Dados do Instituto Brasileiro de Planejamento e Tributação (IBPT) citados pelo O Globo mostram que há 21.333 CNPJs ativos de organizações religiosas. O estado campeão, no período de janeiro de 2010 a março desse ano, foi São Paulo, com 17.052.

Suspeitas. O enorme crescimento das organizações religiosas no país despertou muitas suspeitas. A principal é de que muitas dessas associações são de fachada, criadas apenas para adquirir imunidade fiscal, sem ter um caráter religioso de fato. Para contornar o problema, está em tramitação no Congresso brasileiro um projeto de lei para retirar as isenções, sobre a qual não existe concordância de opiniões.

Outra questão que tem suscitado debates é a presença maciça de programas produzidos por igrejas evangélicas nas grades das emissoras de televisão. Sobre o tema, interveio o Ministério Público Federal (MPF), que apura possíveis irregularidades na prática. De acordo com a reportagem, duas hipóteses sustentam as investigações, que acontecem no Rio e em São Paulo: a subconcessão, que é proibida por lei; e o desrespeito ao limite estipulado para a propaganda, hoje em 25%.

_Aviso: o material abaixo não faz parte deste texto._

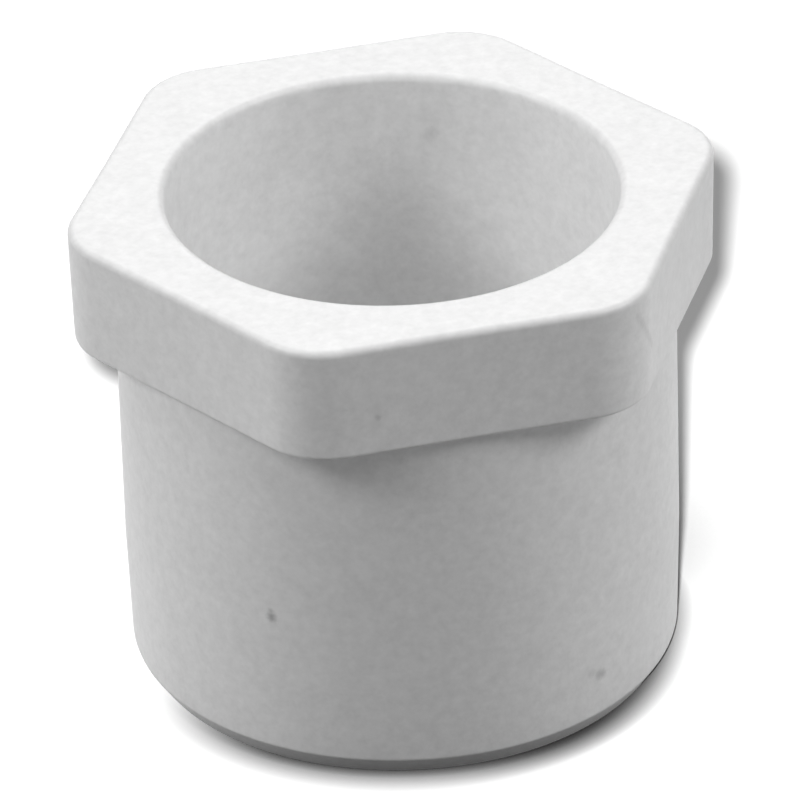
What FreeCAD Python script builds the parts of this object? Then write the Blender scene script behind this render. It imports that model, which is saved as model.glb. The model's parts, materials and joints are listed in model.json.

O caso mais notável é o canal de televisão CNT, que em sua programação tem cerca de 90% da programação vendida para Igreja Universal do Reino de Deus. O Globo ouviu dois procuradores da República: Pedro Machado, à frente do processo em São Paulo, e Sérgio Suiama, responsável pela investigação no Rio. Machado afirma que a prática configura uma “transferência indireta” da concessão para a Igreja Universal do Reino de Deus. Portanto, “o desvirtuamento de um serviço público concedido pela União”. Suiama acrescenta outro elemento à discussão: a desigualdade no uso do espaço de uma concessão pública. Sustenta que “todos podem pregar na praça, mas na TV, que também é um espaço público, só quem paga pode fazer a pregação”. Só as igrejas mais poderosas e com mais dinheiro podem financiar isso. “Ou autoriza todo mundo a ocupar o espaço”, conclui Suiama, “ou proíbe todo mundo”. De acordo com O Globo, no entanto, o Ministério das Comunicações não vê irregularidade no caso da CNT. Conforme consta nos autos do processo, para o Ministério, as regras para radiodifusão não estabelecem limites para a produção de programas por terceiros, o que, de acordo com esta interpretação, seria o caso, e não uma relação publicitária. Também as emissoras acusadas negam irregularidades, sustentando que são responsáveis pelos conteúdos veiculados e garantem que respeitam os limites máximos determinados por lei para a exibição de publicidade.